I would like to get something like:

New:
[1] Remote_UI: Apple CarPlay application cannot be started (P3_DA18018395_012) (91735)
[2] Media: After an iPhone is authorised as BTA device for the first time, Entertainment volume is abruptly set to zero when the user picks a song from "Current tracklist" (DA18018395_015)

Known:
[1] HWR in navigation entry is not read out (89412)
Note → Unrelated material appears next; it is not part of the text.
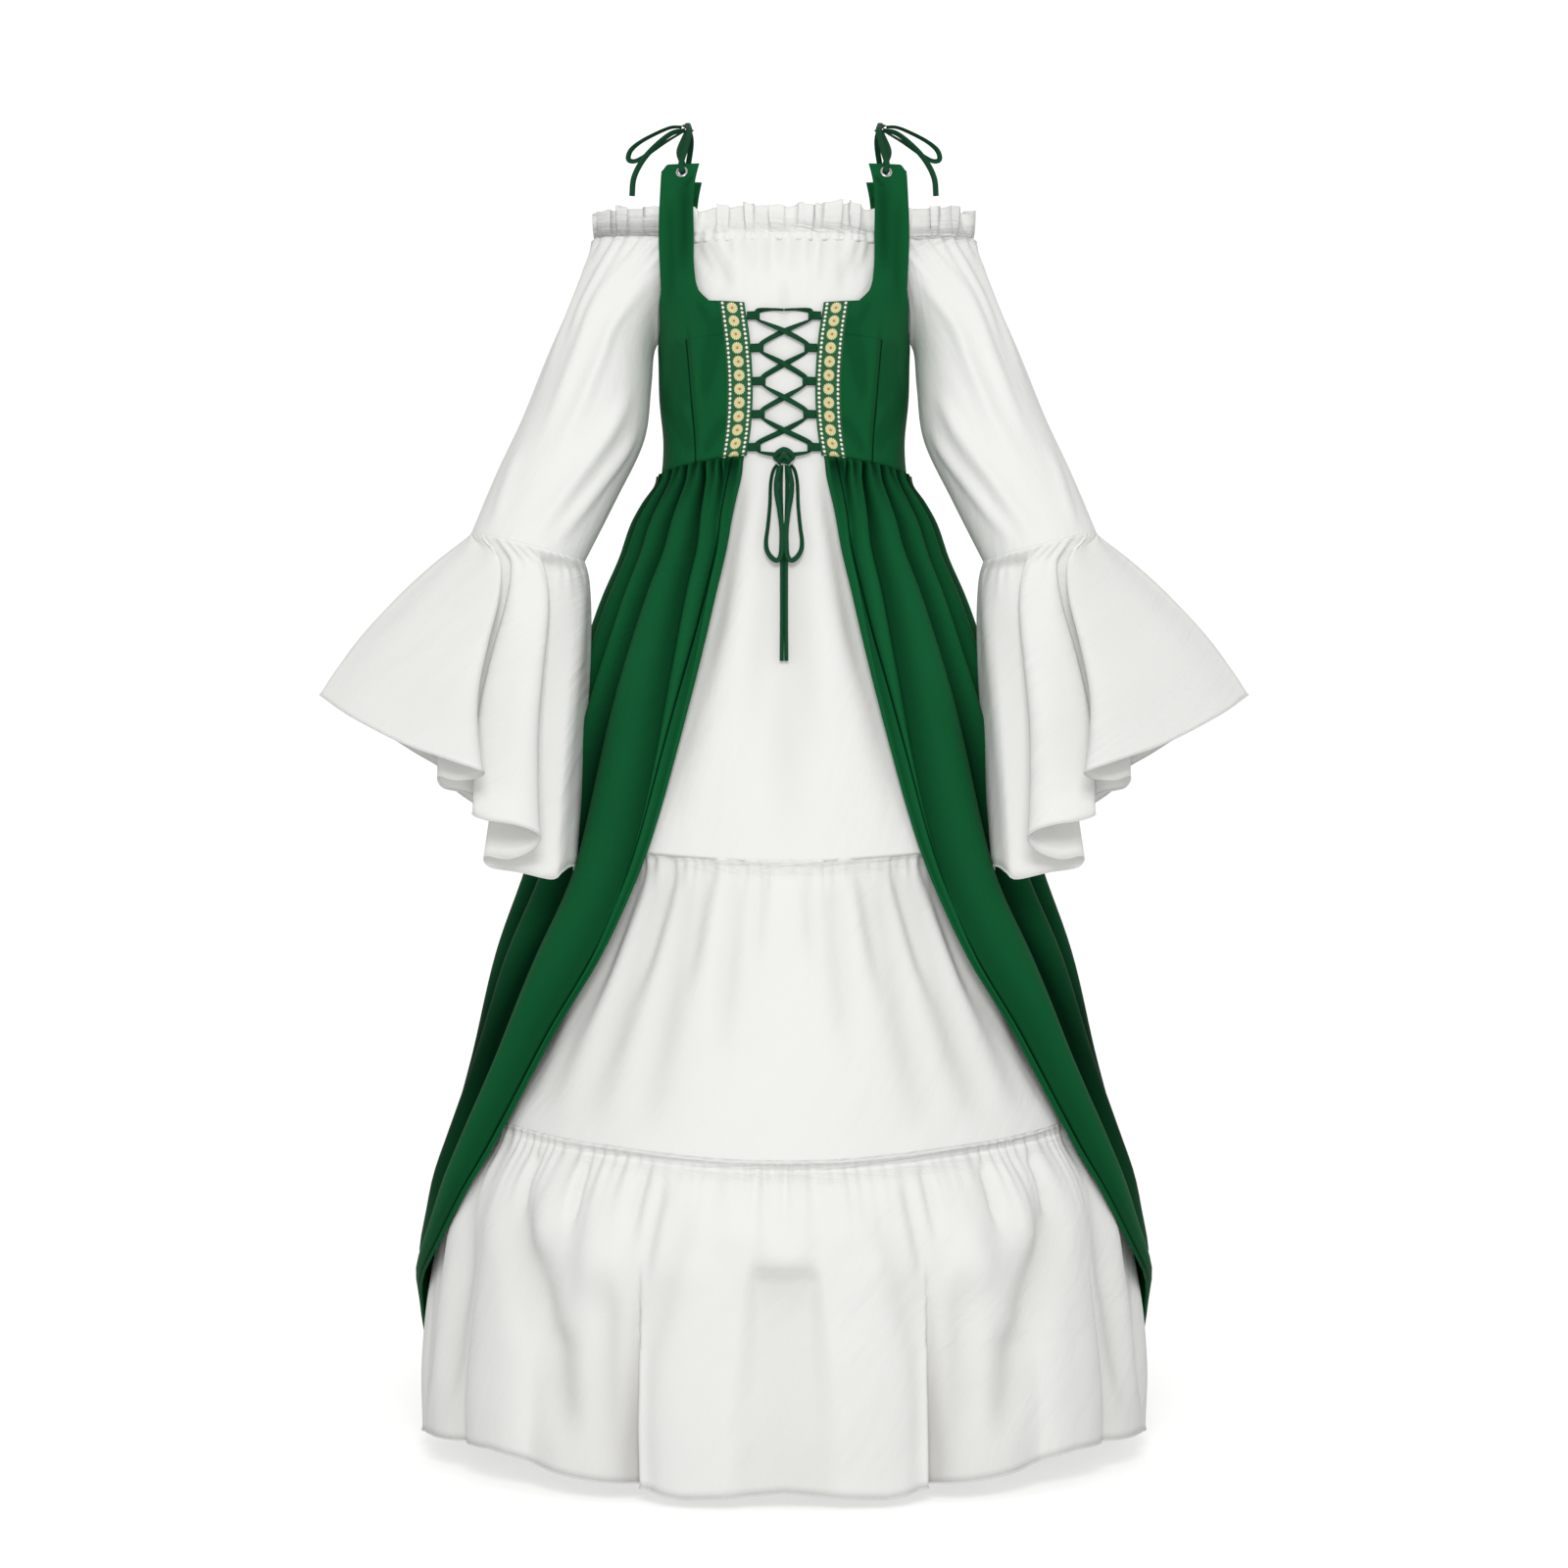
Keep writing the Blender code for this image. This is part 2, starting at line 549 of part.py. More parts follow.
def make_bodice():
    drop = np.array(BODICE_DROPS, float)[:, None]
    cut = drop.copy()
    cut[-1] -= SEAM_GAP / 2
    laced = read(LACED_EDGE, drop, "value")
    front = bodice_angles(cut, [laced, laced + TRIM_WIDTH / 2, laced + TRIM_WIDTH])
    inner_columns = front.shape[1] - len(STRAP_SHARES)
    keep = np.ones((len(drop) - 1, front.shape[1] - 1), bool)
    keep[: BODICE_DROPS.index(NECKLINE_DROP), :inner_columns] = False
    keep[1, inner_columns + EYELET_CELL] = False
    left = bodice_points(front, cut)
    cloth("bodice_front_left", "green_cloth", left, keep=keep)
    cloth("bodice_front_right", "green_cloth", other_side(left), keep=keep[:, ::-1])
    trim = moved_out(left[BODICE_DROPS.index(NECKLINE_DROP):, :3], SEAM_GAP + TRIM_WALL)
    cloth("trim_left", "green_trim", trim, TRIM_WALL)
    cloth("trim_right", "green_trim", other_side(trim), TRIM_WALL)
    centre = np.zeros_like(cut)
    half = np.pi - bodice_angles(cut, [centre])
    whole = np.concatenate([half[:, ::-1], (2 * np.pi - half)[:, 1:]], axis=1)
    side = len(STRAP_SHARES) - 1
    keep = np.ones((len(drop) - 1, whole.shape[1] - 1), bool)
    keep[: BODICE_DROPS.index(BACK_NECKLINE_DROP), side:-side] = False
    keep[1, side - 1 - EYELET_CELL] = False
    keep[1, -side + EYELET_CELL] = False
    cloth("bodice_back", "green_cloth", bodice_points(whole, cut), keep=keep)


def make_overskirt():
    """The open-fronted skirt: tubular folds from the waist seam to the hem, in three panels."""
    drop = np.array(OVERSKIRT_DROPS, float)[:, None]
    drop[0] += SEAM_GAP / 2
    step = 1 / OVERSKIRT_COLUMNS_A_FOLD
    side = np.arange(0, OVERSKIRT_SEAM_FOLD + step / 2, step)
    side[-1] -= OVERSKIRT_SIDE_GAP
    back = np.arange(OVERSKIRT_SEAM_FOLD, OVERSKIRT_FOLDS_A_SIDE + step / 2, step)
    back[0] += OVERSKIRT_SIDE_GAP

    def points(fold):
        opening = np.radians(read(OPEN_EDGE, drop, "value"))
        phase = 2 * np.pi * fold
        drawn = fold - OVERSKIRT_PINCH * np.sin(phase) / (2 * np.pi) * (drop > WAIST_DROP + 1)
        angle = opening + (np.pi - opening) * drawn / OVERSKIRT_FOLDS_A_SIDE
        behind = ease((np.degrees(angle) - 92) / 70)
        level = dipped(np.broadcast_to(drop, angle.shape), angle)
        height = read(OVERSKIRT_FOLDS, level, "side") * (1 - behind)
        height = height + read(OVERSKIRT_FOLDS, level, "back") * behind
        out = CLOTH_WALL + height * (1 - np.cos(phase)) / 2
        return around(form_radii(OVERSKIRT_FORM, angle, level), angle, level, out)

    left = points(side)
    cloth("overskirt_left", "green_cloth", left)
    cloth("overskirt_right", "green_cloth", other_side(left))
    half = points(back)
    cloth("overskirt_back", "green_cloth", np.concatenate([half, other_side(half)[:, 1:]], axis=1))


def box_between(name, finish, corners):
    """A small block through four back corners and the four in front of them."""
    mesh = bpy.data.meshes.new(name)
    faces = [(0, 1, 2, 3), (7, 6, 5, 4), (0, 4, 5, 1), (1, 5, 6, 2), (2, 6, 7, 3), (3, 7, 4, 0)]
    mesh.from_pydata([tuple(corner * MM) for corner in corners], [], faces)
    add_object(name, mesh, finish)


def tab_tip(drop):
    return float(read(LACED_EDGE, drop, "value")) - TAB_ROOT_GAP - TAB_REACH


def make_tabs():
    for number, middle in enumerate(TAB_DROPS, 1):
        for name, side in (("left", 1), ("right", -1)):
            tip = tab_tip(middle)
            outline = [(tip, -1), (tip + TAB_REACH, -1), (tip + TAB_REACH, 1), (tip, 1)]
            corners = []
            for out in (TAB_GAP, TAB_GAP + TAB_WALL):
                for x, up in outline[::side]:
                    corners.append(front_point(side * x, middle + up * TAB_HEIGHT / 2, out))
            box_between(f"lace_tab_{number}_{name}", "green_lace", corners)


def cord(name, points, radius):
    """A round lace through the points, with flat ends."""
    curve = bpy.data.curves.new(name, "CURVE")
    curve.dimensions = "3D"
    curve.bevel_depth = radius * MM
    curve.bevel_resolution = 2
    curve.use_fill_caps = True
    spline = curve.splines.new("POLY")
    spline.points.add(len(points) - 1)
    for point, place in zip(spline.points, points):
        point.co = (*(np.asarray(place, float) * MM), 1.0)
    return add_object(name, curve, "green_lace")


def knot(name, centre, radii):
    """A knot pulled tight, as a rounded lump."""
    mesh = bpy.data.meshes.new(name)
    shape = bmesh.new()
    bmesh.ops.create_uvsphere(shape, u_segments=8, v_segments=6, radius=1.0)
    for vert in shape.verts:
        vert.co = Vector(c + r * p for c, r, p in zip(centre, radii, vert.co)) * MM
    shape.to_mesh(mesh)
    shape.free()
    mesh.shade_smooth()
    return add_object(name, mesh, "green_lace")


# The lace: two halves cross between the tabs, then tie in a bow that hangs on the skirt's front
LACE_UNDER = LACE_RADIUS + 0.7
LACE_OVER = LACE_UNDER + 2 * LACE_RADIUS + 0.6
LACE_ON_TAB = TAB_GAP + TAB_WALL + LACE_RADIUS + 1.3
KNOT_DROP = 357.0
KNOT_SIZE = (8.5, 5.0, 7.0)
KNOT_OUT = 6.0
LACE_LOOP = (
    Stop(7.0, 364.5, 7.0), Stop(11.5, 384, 5.5), Stop(13.5, 412, 4.5), Stop(16.5, 441, 5.0),
    Stop(16.5, 456, 6.5), Stop(12.5, 464, 8.5), Stop(9.0, 456, 9.0), Stop(7.8, 432, 9.0),
    Stop(7.0, 400, 10.0), Stop(4.4, 365.6, 10.2),
)
LACE_TAIL = (
    Stop(2.7, 364.9, 4.6), Stop(2.8, 400, 3.2), Stop(2.6, 440, 3.2), Stop(2.8, 485, 3.2),
    Stop(2.6, 525, 3.2), Stop(3.0, 566, 3.2),
)


def lace_route(first):
    """Where one half of the lace runs, from the bar across the top to the knot."""
    top = TAB_DROPS[0] - 5
    stops = [Stop(first * reach, top, LACE_ON_TAB) for reach in (SEAM_GAP, 9.0)]
    side = first
    for number, middle in enumerate(TAB_DROPS):
        if number:
            over = (number % 2 == 0) == (first > 0)
            crossing = (middle + TAB_DROPS[number - 1]) / 2
            stops.append(Stop(0.0, crossing, LACE_OVER if over else LACE_UNDER))
            side = -side
        stops.append(Stop(side * (tab_tip(middle) + 5), middle, LACE_ON_TAB))
    stops.append(Stop(side * (KNOT_SIZE[0] + KNOT_GAP), KNOT_DROP - 2, KNOT_OUT))
    return [front_point(*stop) for stop in stops]


def make_laces():
    for name, side in (("left", 1), ("right", -1)):
        cord(f"lace_{name}", lace_route(side), LACE_RADIUS)
        loop = [front_point(side * stop.x, stop.drop, stop.out) for stop in LACE_LOOP]
        cord(f"bow_loop_{name}", loop, LACE_RADIUS)
        tail = [front_point(side * stop.x, stop.drop, stop.out) for stop in LACE_TAIL]
        cord(f"lace_tail_{name}", tail, LACE_RADIUS)
    knot("lace_knot", front_point(0.0, KNOT_DROP, KNOT_OUT), KNOT_SIZE)


def strap_face(end):
    """Centre and outward normal of an eyelet on the left front (-1) or back (+1) strap."""
    def at(side, drop):
        half_width = bodice_radii(0.0, drop)[0]
        angle = math.asin(side / half_width)
        angle = angle if end < 0 else math.pi - angle
        return around(bodice_radii(angle, drop), angle, drop)

    centre = at(EYELET_SIDE, EYELET_DROP)
    across = at(EYELET_SIDE + 5, EYELET_DROP) - at(EYELET_SIDE - 5, EYELET_DROP)
    up = at(EYELET_SIDE, EYELET_DROP - 5) - at(EYELET_SIDE, EYELET_DROP + 5)
    normal = np.cross(across, up) * -end
    return centre, normal / np.linalg.norm(normal)


def make_eyelet(name, centre, normal, segments=10):
    """A pressed metal ring on the outside of a strap, round its hole."""
    turn = np.arange(segments) * 2 * np.pi / segments
    across = np.cross([0.0, 0.0, 1.0], normal)
    across /= np.linalg.norm(across)
    up = np.cross(normal, across)
    circle = np.cos(turn)[:, None] * across + np.sin(turn)[:, None] * up
    low = centre + normal * (SEAM_GAP + 0.15)
    high = low + normal * EYELET_WALL
    rings = [low + circle * EYELET_RADIUS, high + circle * EYELET_RADIUS,
             high + circle * EYELET_HOLE, low + circle * EYELET_HOLE]
    points = np.concatenate(rings) * MM
    faces = []
    for ring in range(4):
        here, there = ring * segments, (ring + 1) % 4 * segments
        for j in range(segments):
            right = (j + 1) % segments
            faces.append((here + j, here + right, there + right, there + j))
    mesh = bpy.data.meshes.new(name)
    mesh.from_pydata(points.tolist(), [], faces)
    add_object(name, mesh, "eyelet_metal")


# The shoulder tie on the left: through an eyelet, up over the shoulder, and a bow at the top
TIE_KNOT = np.array([TIE_SIDE, 0.0, -1.0])
TIE_KNOT_SIZE = (6.0, 6.5, 5.0)
TIE_END = 7.4
TIE_LOOP = (
    (107.5, -1, 0), (119, -3, -1), (135, -5, -8), (151, -6, -17), (162, -6, -27), (163, -4, -35),
    (155, -4, -36), (140, -4, -27), (124, -3, -16), (107.5, -1.5, -6),
)
TIE_TAIL = (
    (104.2, -5.0, -4.4), (118, -12, -9), (134, -14, -22), (148, -15, -38), (157, -15, -56), (159, -15, -75),
)


def tie_route(end, centre, normal):
    """A tie from the knot down to its eyelet, through the strap and back up on the inside."""
    above = np.cross(normal, [1.0, 0.0, 0.0])
    above *= np.sign(above[2]) * EYELET_HOLE / np.linalg.norm(above)
    middle = centre - normal * CLOTH_WALL / 2
    clear = CLOTH_WALL / 2 + TIE_RADIUS + 0.9
    outside = normal * (clear + EYELET_WALL + SEAM_GAP)
    inside = -normal * clear
    start = TIE_KNOT + np.array([0.0, end * TIE_END, 3.4])
    finish = TIE_KNOT + np.array([0.0, end * TIE_END, -4.0])
    down = middle + outside + 3.2 * above - start
    up = finish - (middle + inside + 3.0 * above)
    return [
        start,
        start + 0.38 * down + np.array([0.0, end * 3.0, 5.0]),
        start + 0.78 * down + np.array([0.0, end * 2.0, 3.5]),
        middle + outside + 2.6 * above,
        middle + outside * 0.98 + 1.05 * above,
        middle + outside * 0.45 + 0.1 * above,
        middle + inside * 0.5 + 0.1 * above,
        middle + inside + 1.2 * above,
        middle + inside + 3.0 * above,
        finish - 0.65 * up + np.array([0.0, end * 1.0, 1.5]),
        finish,
    ]


def make_ties():
    for end_name, end in (("front", -1), ("back", 1)):
        centre, normal = strap_face(end)
        stops = tie_route(end, centre, normal)
        for side_name, side in (("left", 1), ("right", -1)):
            mirror = np.array([side, 1.0, 1.0])
            cord(f"tie_{end_name}_{side_name}", [stop * mirror for stop in stops], TIE_RADIUS)
            make_eyelet(f"eyelet_{end_name}_{side_name}", centre * mirror, normal * mirror)
    for side_name, side in (("left", 1), ("right", -1)):
        mirror = np.array([side, 1.0, 1.0])
        knot(f"tie_knot_{side_name}", TIE_KNOT * mirror, TIE_KNOT_SIZE)
        cord(f"tie_loop_{side_name}", [np.array(stop) * mirror for stop in TIE_LOOP], TIE_RADIUS)
        cord(f"tie_tail_{side_name}", [np.array(stop) * mirror for stop in TIE_TAIL], TIE_RADIUS)


def main():
    for old in list(bpy.data.objects):
        bpy.data.objects.remove(old, do_unlink=True)
    make_chemise("chemise_front", 0.0)
    make_chemise("chemise_back", np.pi)
    make_tiers()
    make_sleeves()
    make_flounces()
    make_frills()
    make_bodice()
    make_overskirt()
    make_tabs()
    make_laces()
    make_ties()


main()
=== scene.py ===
import math

import bmesh
import bpy
import numpy as np
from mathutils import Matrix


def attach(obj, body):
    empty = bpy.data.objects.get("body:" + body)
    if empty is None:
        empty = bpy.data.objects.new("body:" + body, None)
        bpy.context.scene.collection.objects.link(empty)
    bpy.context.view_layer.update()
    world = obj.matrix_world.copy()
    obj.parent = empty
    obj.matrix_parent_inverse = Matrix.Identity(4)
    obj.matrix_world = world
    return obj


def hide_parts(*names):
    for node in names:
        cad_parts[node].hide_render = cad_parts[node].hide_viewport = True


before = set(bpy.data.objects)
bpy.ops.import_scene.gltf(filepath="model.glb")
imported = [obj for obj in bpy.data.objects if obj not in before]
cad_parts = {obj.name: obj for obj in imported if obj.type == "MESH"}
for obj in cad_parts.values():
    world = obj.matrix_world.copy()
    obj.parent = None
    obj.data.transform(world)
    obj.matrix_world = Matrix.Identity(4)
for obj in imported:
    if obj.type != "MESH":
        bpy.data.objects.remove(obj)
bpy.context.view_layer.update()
mm = 0.001
# Lengths below are millimetres. A drop is a distance below the shoulders, angle 0 is the front
# centre and +90 degrees the wearer's left.


# Plain maths
def ease(t):  # a smooth step from 0 to 1: three t squared less two t cubed
    t = np.clip(t, 0.0, 1.0)
    return t * t * (3 - 2 * t)


def smoothValue(at, places, values):  # cubic curve through (place, value) pairs, slopes from neighbours
    places, values = np.asarray(places, float), np.asarray(values, float)
    slopes = np.gradient(values, places, axis=0)
    at = np.clip(np.asarray(at, float), places[0], places[-1])
    i = np.clip(np.searchsorted(places, at, side="right") - 1, 0, len(places) - 2)
    span = places[i + 1] - places[i]
    t = (at - places[i]) / span
    t, span = (a.reshape(a.shape + (1,) * (values.ndim - 1)) for a in (t, span))
    return (values[i] * (1 + 2 * t) * (1 - t) ** 2 + slopes[i] * span * t * (1 - t) ** 2
            + values[i + 1] * t * t * (3 - 2 * t) - slopes[i + 1] * span * t * t * (1 - t))


def tableValue(table, at, column):  # one column of a table whose first column is the drop
    table = np.asarray(table, float)
    return smoothValue(at, table[:, 0], table[:, column])


def uneven(u, v, seed, waves=6, low=0.4, high=2.2):  # sum of sines of mixed pitch, about -1 to 1
    rng = np.random.default_rng(seed)
    total = 0.0
    for _ in range(waves):
        a, b, c = rng.uniform(low, high), rng.uniform(-high, high) * 0.5, rng.uniform(0, 2 * np.pi)
        total = total + np.sin(a * u + b * v + c)
    return total / waves ** 0.5 / 1.2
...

Notice there could be only "New", only "Known", none of them or both of them in different order. Any ideas? Thanks!


Solution

  • You may use

    x <- "New:\r\nRemote_UI: Apple CarPlay application cannot be started (P3_DA18018395_012) (91735)\r\nMedia: After an iPhone is authorised as BTA device for the first time, Entertainment volume is abruptly set to zero when the user picks a song from \"Current tracklist\" (DA18018395_015)\r\n\r\nKnown:\r\nHWR in navigation entry is not read out (89412)"
    New <- regmatches(x, gregexpr("(?:\\G(?!\\A)\\R+|New:\\R+)\\K.+(?!\\R+\\w+:\\R)", x, perl=TRUE))
    Known <- regmatches(x, gregexpr("(?:\\G(?!\\A)\\R+|Known:\\R+)\\K.+(?!\\R+\\w+:\\R)", x, perl=TRUE))
    

    See the R demo online.

    Output:

    [[1]]
    [1] "Remote_UI: Apple CarPlay application cannot be started (P3_DA18018395_012) (91735)\r"                                                                                                     
    [2] "Media: After an iPhone is authorised as BTA device for the first time, Entertainment volume is abruptly set to zero when the user picks a song from \"Current tracklist\" (DA18018395_015"
    
    [[1]]
    [1] "HWR in navigation entry is not read out (89412)"
    

    The regex used is

    (?:\G(?!\A)\R+|New:\R+)\K.+(?!\R+\w+:\R)
    

    See the regex demo online. The second regex differs from this one only in the literal word, Known.

    Details

    • (?:\G(?!\A)\R+|New:\R+) - the end of the previous match and 1+ line breaks (\G(?!\A)\R+) or (|) New: and then 1 or more line breaks (\R+)
    • \K - match reset operator discarding the whole text matched so far
    • .+ - 1+ chars other than line break chars as many as possible
    • (?!\R+\w+:\R) - a negative lookahead that fails the match if, immediately to the right of the current location, there are:
      • \R+ - 1+ line breaks,
      • \w+ - 1+ word chars
      • : - a colon
      • \R - a line break.